In family settings, work division among the Kalenjin is traditionally divided among gender lines. Men do the heavy work; clearing fields for planting, turning over the soil, herding livestock among other pursuits while the women take over the bulk of farming; planting, weeding, harvesting, and processing crops. The women are also involved in the general running of the household.
Most Kalenjin are rural dwellers who do not have electricity or indoor plumbing. Traditionally, the Kalenjin made round walled thatched houses constructed from bent saplings anchored to larger posts and covered with a mixture of mud and cow dung; roofs were thatched with local grasses. While these kinds of houses are still common, there is a growing trend toward the construction of square or rectangular houses built with timber walls and roofs of corrugated sheet metal.
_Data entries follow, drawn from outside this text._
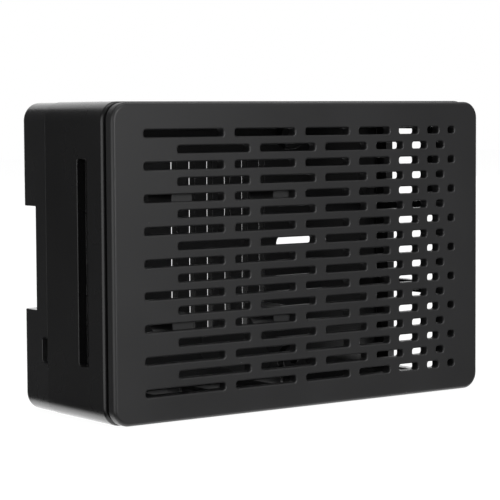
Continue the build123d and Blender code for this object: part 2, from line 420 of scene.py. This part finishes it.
placed = add_node(tree, "GeometryNodeInstanceOnPoints",
                  {"Points": points.outputs["Geometry"], "Instance": marked.outputs["Geometry"]})
tubes = add_node(tree, "GeometryNodeRealizeInstances", {"Geometry": placed.outputs["Instances"]})

column = named("column").math("MODULO", tube_columns)
ring = named("ring")
lip_angle = (ring / LIP_STEPS).math("MINIMUM", 1.0) * (math.pi / 2)
past_lip = ring.math("GREATER_THAN", LIP_STEPS + 0.5)
grown = given("Lip Round") * (constant(1.0) - lip_angle.math("SINE"))
depth = given("Lip Round") * (constant(1.0) - lip_angle.math("COSINE"))
depth = depth + past_lip * (given("Thickness") - given("Lip Round"))
slot_x, slot_y = walk(column, named("slot_length") / 2, given("Slot Height") / 2, given("Slot Corner"),
                      grown, SLOT_CORNER_STEPS)
slot_middle = add_node(tree, "ShaderNodeSeparateXYZ", {"Vector": named("slot_middle", "FLOAT_VECTOR")})
slot_x = slot_x + Number(tree, slot_middle.outputs["X"])
slot_y = slot_y + Number(tree, slot_middle.outputs["Y"])
tubes = add_node(tree, "GeometryNodeSetPosition",
                 {"Geometry": tubes.outputs["Geometry"], "Position": at(slot_x, slot_y, depth * -1.0)})
print("tube faces:", tube_columns * (tube_rings - 1))

# %% [markdown]
# The plate's flat faces are filled between loops. Each tube's first ring is the slot's mouth in the
# front face, and its last ring is the mouth at the back. Fill Curve treats the outer loop as the edge
# and the loops inside it as holes. It fills in the flat, so each face is moved to its depth after it.

# %% Fill the plate between the slots
OUTLINE_CORNER_STEPS = 10
SAME_PLACE = 0.0005
COMPARE_EPSILON = 12
RING_MARGIN = 0.1


def plate_face(ring_number, width, height, corner, drop):
    """A flat face with a hole for each slot. drop moves it from the front, where it is filled."""
    on_ring = add_node(tree, "FunctionNodeCompare",
                       {0: named("ring"), 1: float(ring_number), COMPARE_EPSILON: RING_MARGIN},
                       data_type="FLOAT", operation="EQUAL")
    mouths = add_node(tree, "GeometryNodeMeshToCurve",
                      {"Mesh": tubes.outputs["Geometry"], "Selection": on_ring.outputs[0]})
    loop = add_node(tree, "GeometryNodeMeshCircle", {"Vertices": 4 * (OUTLINE_CORNER_STEPS + 1)})
    loop_index = Number(tree, add_node(tree, "GeometryNodeInputIndex").outputs[0])
    x, y = walk(loop_index, width / 2, height / 2, corner, 0.0, OUTLINE_CORNER_STEPS)
    loop = add_node(tree, "GeometryNodeSetPosition",
                    {"Geometry": loop.outputs["Mesh"], "Position": at(x, y, 0.0)})
    edge = add_node(tree, "GeometryNodeMeshToCurve", {"Mesh": loop.outputs["Geometry"]})
    both = add_node(tree, "GeometryNodeJoinGeometry")
    tree.links.new(mouths.outputs["Curve"], both.inputs[0])
    tree.links.new(edge.outputs["Curve"], both.inputs[0])
    filled = add_node(tree, "GeometryNodeFillCurve", {0: both.outputs[0]})
    return add_node(tree, "GeometryNodeSetPosition",
                    {"Geometry": filled.outputs["Mesh"], "Offset": at(0.0, 0.0, drop)})


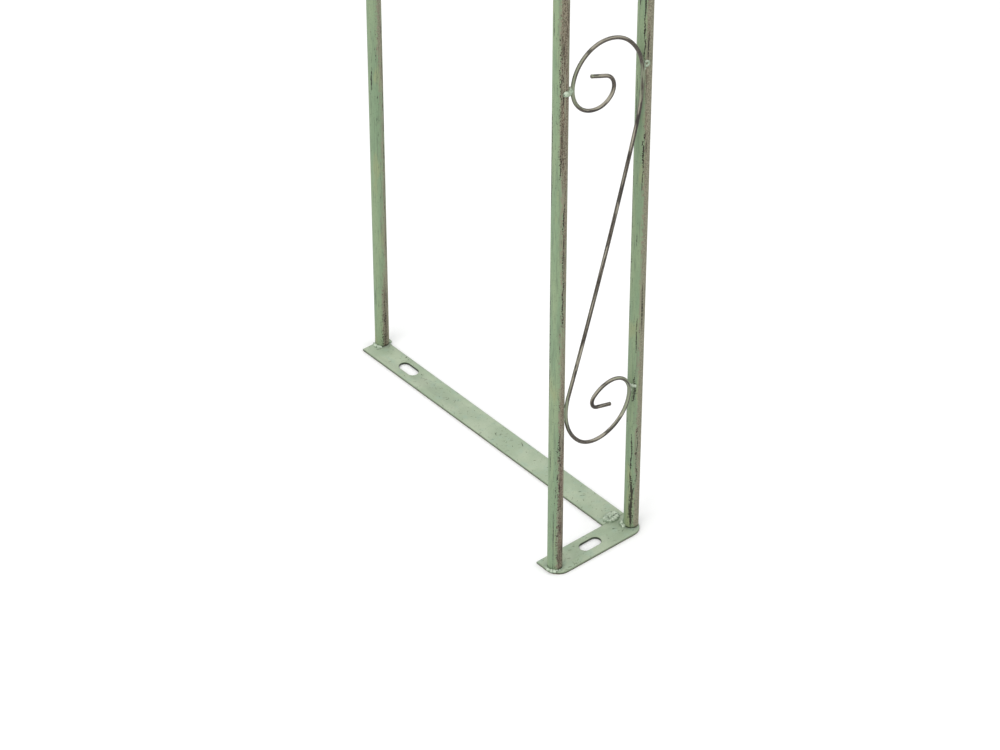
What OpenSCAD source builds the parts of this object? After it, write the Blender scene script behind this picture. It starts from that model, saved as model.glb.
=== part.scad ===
// Rose arch of round steel tube: each leg has a pair of front posts filled with wire scrolls,
// a single back post joined to them by rungs, and an L-shaped foot of flat bar with bolt slots.
// Millimetres, +Z up, +Y to the back. The origin is on the ground under the middle of the arch.

/* [Frame] */
// Half the distance between the axes of the two inner front posts
inner_post_x = 600; // [450:5:800]
// Distance between the axes of the inner and outer front posts
pair_gap = 107; // [104:1:112]
// Distance from the front posts' axes to the back post's axis
post_depth = 421; // [250:1:600]
// Height of the joints between the leg tubes and the arch tubes
joint_z = 1690; // [1690:5:2000]
// Straight length of arch tube above each leg joint
arch_tail = 60; // [50:5:150]

/* [Tube] */
// Outer diameter of the posts and arches
tube_d = 16; // [15:0.5:17]
// Wall thickness of the tube
tube_wall = 1.2; // [1:0.1:1.5]

/* [Foot] */
// Thickness of both foot bars
bar_t = 3; // [2:0.5:5]
// Width of the bar under the front posts
front_bar_w = 32; // [30:1:36]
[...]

One of the major challenges that the Kalenjin grapple with to date would be Cattle rustling. Although raids have always been a part of the Kalenjin culture, especially among the Pokot, the situation has now exasperated as raiders have since upgraded their tools of trade from spears, bows and arrows to semiautomatic weapons like AK 47 rifles. The Marakwet in particular have continued to suffer at the hands of armed cattle rustlers, often from the Pokot. To make matters worse, their marginal status does little to help them as their complaints are met by a general lack of concern from the government. Aside from raiding, other challenges that the Kalenjin face include ethnicity, HIV/AIDS and land disputes.